- **TASK GOAL**: Every line from the first one to the line containing "import Sketcher" should be echoed exactly; leave out the rest.

# # # # # # #

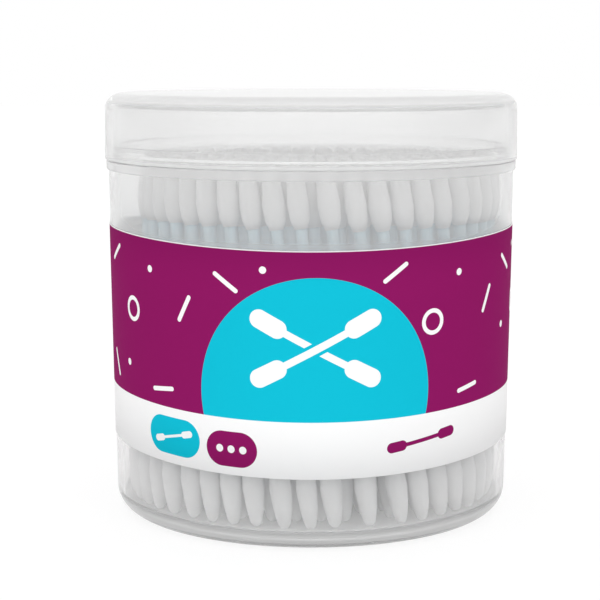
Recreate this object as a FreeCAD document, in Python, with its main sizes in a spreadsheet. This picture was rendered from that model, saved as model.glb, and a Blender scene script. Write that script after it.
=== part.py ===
import FreeCAD, Part
import math
import os
import random

import Sketcher

# Driving dimensions: alias, value and what it is, in millimetres unless it says otherwise.
# The object stands on the plane of height 0, and its axis is the vertical through the origin.
DIMENSIONS = [
    # Tub
    ("base_radius", 44.05, "outer wall radius where the wall's line meets the ground"),
    ("wall_lean", 0.0147, "outward lean of the wall, in millimetres for each millimetre of height"),
    ("wall", 1.4, "thickness of the tub's wall"),
    ("base_corner", 5.25, "outer rounding between wall and foot"),
    ("foot_band", 8.5, "width from the wall's line to the inner edge of the foot ring"),
    ("foot_taper", 0.8, "inward taper of the recess inside the foot ring"),
    ("foot_rise", 1.5, "height of the underside inside the foot ring"),
    ("floor_thickness", 2.4, "thickness of the floor"),
    ("floor_fillet", 1.2, "inner rounding between floor and wall"),
    ("tip_proud", 1.4, "how far an upright swab's tip stands above the lid's seat"),
    ("collar_height", 2.1, "height of the collar that the lid sits on"),
    ("collar_proud", 0.5, "how far the collar stands out from the wall"),
    ("neck_height", 3.4, "height of the neck above the collar"),
    ("neck_wall", 1.1, "thickness of the neck"),
    ("neck_clearance", 0.45, "radial gap between neck and lid skirt"),
    ("bead_rise", 1.9, "height of the bead's middle above the collar"),
    ("bead_radius", 0.8, "radius of the bead's round section"),
    ("bead_proud", 0.2, "how far the bead stands out from the neck"),
    ("edge_rounding", 0.35, "small rounding of collar, neck and skirt edges"),
    # Lid
    ("seat_gap", 0.1, "parting gap between collar and skirt"),
    ("lid_proud", 0.3, "how far the lid stands out from the collar"),
    ("lid_height", 14.5, "height of the lid over all"),
    ("lid_lean", 0.012, "inward lean of the skirt, in millimetres for each millimetre of height"),
    ("lid_wall", 1.35, "thickness of the skirt"),
    ("lid_top", 1.4, "thickness of the lid's flat top"),
    ("lid_corner", 3.5, "outer rounding between skirt and top"),
    # Label
    ("label_rise", 15.7, "height of the label's lower edge"),
    ("label_drop", 13.9, "distance from the collar down to the label's upper edge"),
    ("label_thickness", 0.15, "thickness of the label"),
    ("label_glue", 0.03, "glue line between wall and label"),
    ("label_overlap", 12.0, "angle of the label's overlap at the back, in degrees"),
    # Swabs
    ("swab_length", 76.2, "length of a swab over both buds"),
    ("stick_diameter", 2.4, "outer diameter of the hollow stick"),
    ("stick_bore", 1.5, "inner diameter of the hollow stick"),
    ("bud_length", 13.5, "length of a cotton bud"),
    ("bud_diameter", 4.8, "greatest diameter of a bud"),
    ("bud_belly", 8.5, "distance from a bud's tip to its greatest diameter"),
    ("bud_nose", 1.35, "radius of a bud's round tip"),
    ("bud_tail", 0.25, "thickness of the cotton where it ends on the stick"),
    ("bud_cover", 2.0, "cotton beyond the end of the stick"),
    ("bud_bore_clearance", 0.02, "radial gap between stick and cotton"),
    # Packing of the swabs
    ("floor_clearance", 0.1, "gap between the lowest tips and the floor"),
    ("wall_clearance", 0.4, "gap between the outermost buds and the wall at the floor"),
    ("row_clearance", 0.35, "gap between one ring of buds and the next"),
    ("mean_clearance", 0.55, "mean gap between neighbours in a ring"),
    ("least_clearance", 0.2, "least gap between neighbours in a ring, measured on the level"),
    ("bundle_twist", 18.0, "turn of the swabs' upper ends against their lower ends, in degrees"),
    ("bundle_squeeze", 0.962, "ring radius at the upper ends as a share of that at the lower ends"),
    ("bundle_shift", 2.0, "sideways shift of the upper ends, along +X"),
    ("greatest_lift", 0.4, "most that a swab stands above the lowest one"),
]

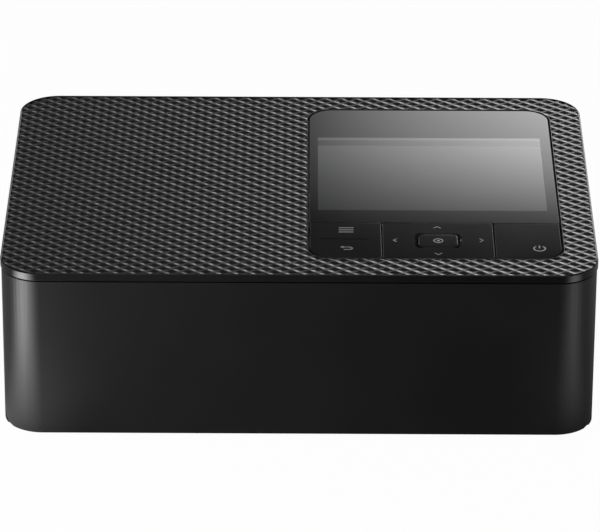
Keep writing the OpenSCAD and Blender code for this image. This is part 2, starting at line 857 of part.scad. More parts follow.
// Lever that is lifted to let the ink cassette out. Its nose hooks over the cassette's grip.
module release_lever() {
    nose_x = cassette_right_x + grip_len + 1.2;
    color(COL_KEY) {
        translate([lever_x, lever_y - lever_w / 2, lever_z])
            rotate([-90, 0, 0])
                cylinder(h = lever_w, r = lever_t / 2 + 0.2);
        box([lever_x, lever_y - lever_w / 2, lever_z - lever_t / 2 + 0.3],
            [nose_x + 1.4, lever_y + lever_w / 2, lever_z + lever_t / 2]);
        translate([lever_x, lever_y - lever_w / 2 - 1.9, lever_z])
            rotate([-90, 0, 0])
                cylinder(h = lever_w + 3.8, r = lever_pin_r);
    }
}

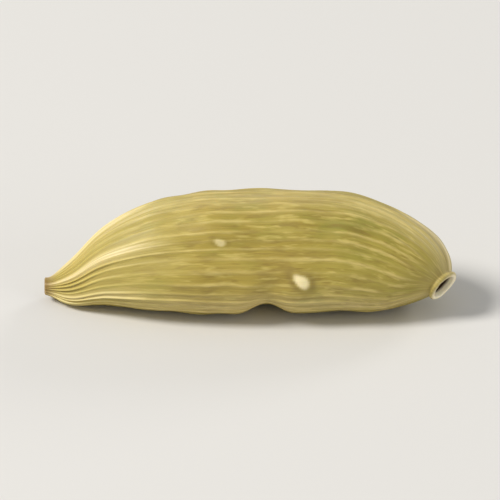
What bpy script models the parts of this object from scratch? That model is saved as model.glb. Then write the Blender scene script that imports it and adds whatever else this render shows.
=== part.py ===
"""Green cardamom pod: one dried, three-sided capsule that lies on its flattest side.

Metres, +Z up. X runs from the beak (low X) to the stalk (high X), and Y across the pod.
The origin is under the middle of the pod, at the level of the surface that it lies on.

The pod is one closed surface. It starts as a UV sphere, whose rings are moved to stations
along a bent spine. The first pole ends in the pit of the beak, the last in the stalk's hollow.
"""

import math

import bmesh
import bpy
from mathutils import Vector

NAME = "pod"

# Body. Distances along the spine are counted from the end of the beak.
BODY_LENGTH = 0.0207
FULLEST_AT = 0.0111
HALF_THICKNESS = 0.00296
WIDER_THAN_HIGH = 1.13
BEAK_TAPER = 3.0
STALK_TAPER = 2.37
STALK_ROUNDNESS = 0.395
NECK_BLEND = 4
THREE_SIDED = 0.062
THREE_SIDED_AT_ENDS = 0.3
THREE_SIDED_FROM = 0.0060
THREE_SIDED_TO = 0.0150
TWIST = math.radians(-14)

# Spine: how far the underside rises from the surface, and how the stalk end bends aside.
BELLY_CURVE = 3.5
BELLY_LOWEST_AT = 0.0102
CHIN_LIFT = 0.00011
CHIN_FROM = 0.0020
CHIN_TO = 0.0086
HOOK = 0.00027
HOOK_AT = 0.0014
HOOK_LENGTH = 0.0010
STALK_SAG = 0.00024
STALK_SAG_FROM = 0.0145
STALK_SAG_LATENESS = 1.5
STALK_DIRECTION = Vector((0.68, -0.60, -0.42)).normalized()
BEND_FROM = 0.0112
BEND_POWER = 2.2
SETTLED_BY = 0.00005

# Relief: ribs along the pod, six ridges that run out of the beak, a shallow groove down each
# side, and swellings over the seeds. It fades in and out at the ends. A higher sharpness makes
# a narrower crest or groove.
RELIEF_FROM = -0.0006
RELIEF_FULL_FROM = 0.0010
RELIEF_FULL_TO = 0.0188
RELIEF_TO = 0.0205
RIBS = 36
RIB_HEIGHT = 0.00004
RIB_HEIGHT_AT_BEAK = 0.00009
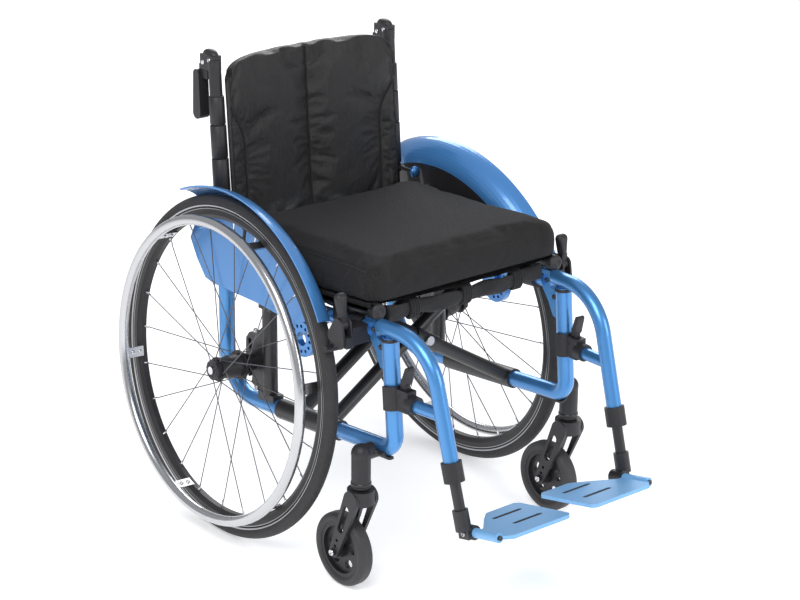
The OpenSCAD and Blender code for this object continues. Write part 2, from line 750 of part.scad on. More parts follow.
cushion_front = -338;
cushion_rear = 46;

// Rests on both seat rails, its two edges hanging outside them onto the saddles
module seat_sling() {
    front = cushion_front + 6;
    rear = cushion_rear - 6;
    top = rail_r + 2;
    edge = rail_x + rail_r + gap;
    translate([0, axle_y, 0]) color("black") {
        plate_yz(0, 2 * edge + 2) polygon([
            [front, seat_rail(front) + rail_r + gap], [rear, seat_rail(rear) + rail_r + gap],
            [rear, seat_rail(rear) + top], [front, seat_rail(front) + top]]);
        for (s = [-1, 1]) plate_yz(s * (edge + 0.8), 1.6) polygon([
            [front, seat_rail(front) - 0.7], [rear, seat_rail(rear) - 0.7],
            [rear, seat_rail(rear) + top], [front, seat_rail(front) + top]]);
    }
}

module cushion() {
    round_r = 20;
    corner = 30;
    base = seat_rail(cushion_front) + rail_r + 2.3;
    rear_base = seat_rail(cushion_rear) + rail_r + 2.3;
    translate([0, axle_y, 0]) color("darkslategray") intersection() {
        plate_yz(0, 2 * cushion_hw) polygon(concat(
            [[cushion_rear, rear_base], [cushion_front, base]],
            [for (a = [0 : 15 : 90]) [cushion_front + round_r - round_r * cos(a),
                base + cushion_t + 6 - round_r + round_r * sin(a)]],
            [[cushion_rear, base + cushion_t - 8]]));
        // rear corners cut back to clear the side guard's knobs
        linear_extrude(height = 2 * base) polygon([
            [-cushion_hw, cushion_front - 1], [cushion_hw, cushion_front - 1],
            [cushion_hw, cushion_rear - corner], [cushion_hw - corner, cushion_rear + 1],
            [-cushion_hw + corner, cushion_rear + 1], [-cushion_hw, cushion_rear - corner]]);
    }
}

module backrest() {
    hw = 184;
    belly = 27;
    steps = 20;
    front = 0.7 - post_r - back_t;
    function sag(i) = belly * (1 - pow(2 * i / steps - 1, 2));
    translate([0, axle_y + rear_y, top_rail(rear_y) + 62]) rotate([-back_lean, 0, 0])
        color("black") translate([0, 0, back_low_z - top_rail(rear_y) - 62])
            linear_extrude(height = post_top_z + 4 - back_low_z) polygon(concat(
                [for (i = [0 : steps]) [hw * (2 * i / steps - 1), front + sag(i)]],
                [for (i = [steps : -1 : 0]) [hw * (2 * i / steps - 1), front + back_t + sag(i)]]));
}

cushion();
seat_sling();
backrest();
brace_rear();
brace_front();
brace_bolt();
side(1) seat_rail_bar();  // seat_rail_left
side(-1) seat_rail_bar();  // seat_rail_right
side(1) frame();  // frame_left
side(-1) frame();  // frame_right
side(1) axle_carrier();  // axle_carrier_left
side(-1) axle_carrier();  // axle_carrier_right
side(1) caster_housing();  // caster_housing_left
side(-1) caster_housing();  // caster_housing_right
side(1) back_post();  // back_post_left
side(-1) back_post();  // back_post_right
side(1) side_guard();  // side_guard_left
side(-1) side_guard();  // side_guard_right
side(1) guard_disc();  // guard_disc_left
side(-1) guard_disc();  // guard_disc_right
side(1) saddles();  // saddles_left
side(-1) saddles();  // saddles_right
side(1) brake_body();  // brake_body_left
side(-1) brake_body();  // brake_body_right
side(1) tyre();  // tyre_left
side(-1) tyre();  // tyre_right
side(1) rim();  // rim_left
side(-1) rim();  // rim_right
side(1) spokes();  // spokes_left
side(-1) spokes();  // spokes_right
side(1) hub();  // hub_left
side(-1) hub();  // hub_right
side(1) handrim();  // handrim_left
side(-1) handrim();  // handrim_right
side(1) axle_button();  // axle_button_left
side(-1) axle_button();  // axle_button_right
side(1) fork();  // fork_left
side(-1) fork();  // fork_right
side(1) caster_tyre();  // caster_tyre_left
side(-1) caster_tyre();  // caster_tyre_right
side(1) caster_hub();  // caster_hub_left
side(-1) caster_hub();  // caster_hub_right
side(1) legrest();  // legrest_left
side(-1) legrest();  // legrest_right
side(1) latch_body();  // latch_body_left
side(-1) latch_body();  // latch_body_right
side(1) latch_lever();  // latch_lever_left
side(-1) latch_lever();  // latch_lever_right
side(1) leg_collar();  // leg_collar_left
side(-1) leg_collar();  // leg_collar_right
side(1) foot_tube();  // foot_tube_left
side(-1) foot_tube();  // foot_tube_right
side(1) footplate();  // footplate_left
side(-1) footplate();  // footplate_right
side(1) push_handle();  // push_handle_left
side(-1) push_handle();  // push_handle_right
side(1) brake_lever();  // brake_lever_left
side(-1) brake_lever();  // brake_lever_right
side(1) brake_shoe();  // brake_shoe_left
side(-1) brake_shoe();  // brake_shoe_right
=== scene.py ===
"""Looks for the folding wheelchair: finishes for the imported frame, and its soft and small pieces."""

import json
import math

import bmesh
import bpy
from bpy.props import FloatProperty, FloatVectorProperty, IntProperty, PointerProperty
from mathutils import Matrix, Vector, noise
from mathutils.bvhtree import BVHTree


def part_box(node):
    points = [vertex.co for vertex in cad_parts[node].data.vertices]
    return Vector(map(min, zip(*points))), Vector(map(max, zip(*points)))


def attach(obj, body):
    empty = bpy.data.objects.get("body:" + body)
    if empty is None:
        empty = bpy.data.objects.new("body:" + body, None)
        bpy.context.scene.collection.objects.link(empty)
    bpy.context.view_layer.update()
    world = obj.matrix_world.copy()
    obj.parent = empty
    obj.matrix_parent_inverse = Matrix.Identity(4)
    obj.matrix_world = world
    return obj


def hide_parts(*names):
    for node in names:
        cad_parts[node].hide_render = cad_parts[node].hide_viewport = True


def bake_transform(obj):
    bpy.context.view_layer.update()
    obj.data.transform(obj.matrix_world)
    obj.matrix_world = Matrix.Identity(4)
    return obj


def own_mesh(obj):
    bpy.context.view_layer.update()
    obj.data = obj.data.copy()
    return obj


bl_info = {
    "name": "Folding wheelchair looks",
    "version": (1, 0, 0),
    "blender": (4, 5, 0),
    "location": "3D View > Sidebar > Wheelchair",
    "description": "Dresses the packed wheelchair frame with upholstery, hardware and finishes",
    "category": "Object",
}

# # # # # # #

- **FINAL ANSWER**:
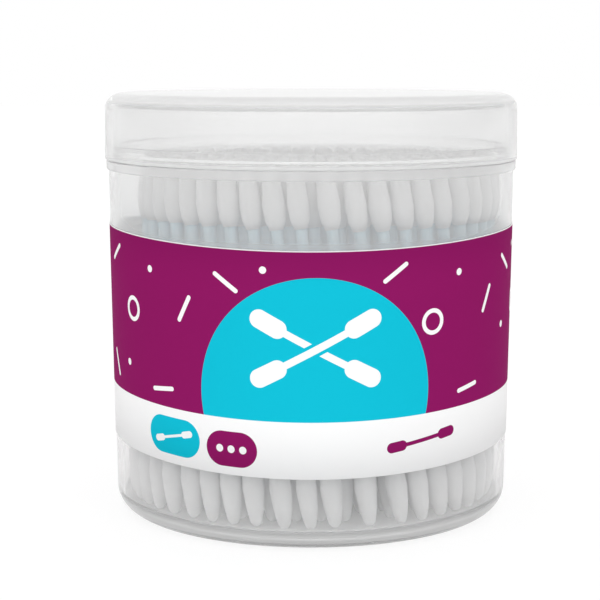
Recreate this object as a FreeCAD document, in Python, with its main sizes in a spreadsheet. This picture was rendered from that model, saved as model.glb, and a Blender scene script. Write that script after it.
=== part.py ===
import FreeCAD, Part
import math
import os
import random

import Sketcher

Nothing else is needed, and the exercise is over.